本

『市販本・新しい歴史教科書[改訂版]』

ホンとの本

『市販本・新しい歴史教科書[改訂版]』
扶桑社
\1200
2005.8

 図書館にはこういう本も入る。『市販本・新しい公民教科書[改訂版]』と共に、2006年度使用開始のものを、世に問うためということで出版することに漕ぎつけた。
 教科書問題の専門家にこそ、また調べて内容について教えて戴きたいのであるが、素人の者から眺めた印象というものを、ここに置いてみたい。
 見やすい教科書である。そして、うまいことが書いてある。

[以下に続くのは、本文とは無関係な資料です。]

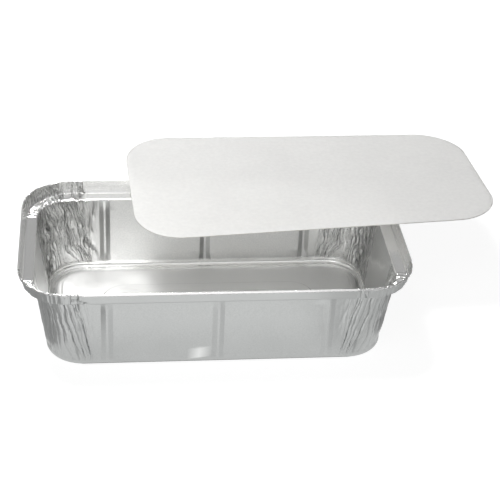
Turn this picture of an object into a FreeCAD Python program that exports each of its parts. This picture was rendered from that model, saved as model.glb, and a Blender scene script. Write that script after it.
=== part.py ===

ただ、うまいゆえに、ともすれば気づかず読んでしまい、するすると引きこまれそうな感じもする。ちょうど、「心のノート」と同様である。
 公民も歴史も、どちらもそうだが、はっきりした意図をもって編集されているものである。そのことは、「市販にあたって」「ポイント」といったあとがきにおいても、明示してある。しかし、それ以上に、私が感じたのは、これらの教科書の底を流れている響きである。音楽で言えば、通奏低音。派手に響くことはないものの、全体を支える大切な響きである。すべての音が、この低音に乗って流れていく。
 それは、すばらしい国・日本があってこそおまえはあるのだから、おまえは国のために命を捧げよ、というふうに聞こえてくる。
 この両面のために、よく考えてみれば怪しいのに、尤もらしく描かれてくるコラムがたくさんある。
 たとえば歴史において、どうして日本神話について特別に二度も頁が割かれるのか。それは歴史ではないはずである。
 津田梅子がクローズアップされたのも、そのコラムの最後で国に犠牲を払うことの尊さを口にしたことを称えるためであった。
 杉原千畝も文句なしに称えられているが、それが国の指示に逆らっていたということは何も臭わせておらず、情緒的に「手が腫れ上がるまで徹夜で」などと熱く語られているだけである。
 逆に、歴史上批判されそうな事柄については、故なきことではなかった、と批判をかわす書き方をしている。そもそも故なきことは一つもないのだろうが、この言葉により、秀吉のキリシタン迫害も、まるでキリシタンこそが悪かったのだ、という印象を与えるようにできている。いや、そのあたりの記述は、しきりに「キリスト教」の文字を羅列し、それが敵視されるように導いているように感じられてならない書き方である。全体的に、キリスト教というものは、外来の信用ならないものであるという低音が響いていることを、私は感じる。それに対して、日本神話は歴史なのだ。
 とにかく、明らかな意図があって記されたものであるから、おとなしくその言葉を繰り返し読むことにより、その低音の響きが自分の中に染みついてしまうことを狙いとしている限り、どんなに自分の教科書を自慢しようが、それは教科書ではないと感ずる。自国を誇りに思う方法は、他にあるのではないか。
 もちろん、自国を称える教科書というものは、外国にいくらでもあるだろう。だが、滅私奉公をほかでもない日本人に対して正当なものとして植え付けることに対しては、危険性が懸念されても仕方があるまい。個人意識が実は強くない風土である。場合によっては一気にこの空気が日本全国を覆うという可能性がある。そして編者たちは、それを望んでいるものであろう。
 他の教科書は自信がないからこのような形で世に問わないのだろう、という主旨のことが、あとがきに記されている。私はふと、異端と呼ばれるキリスト教に似たグループたちが、同様の強気の発言をしがちなことを思い出した。
 タイトルにある「新しい」というのは、「古い」と言わせないためのカムフラージュであるというのが、全体的な印象であった。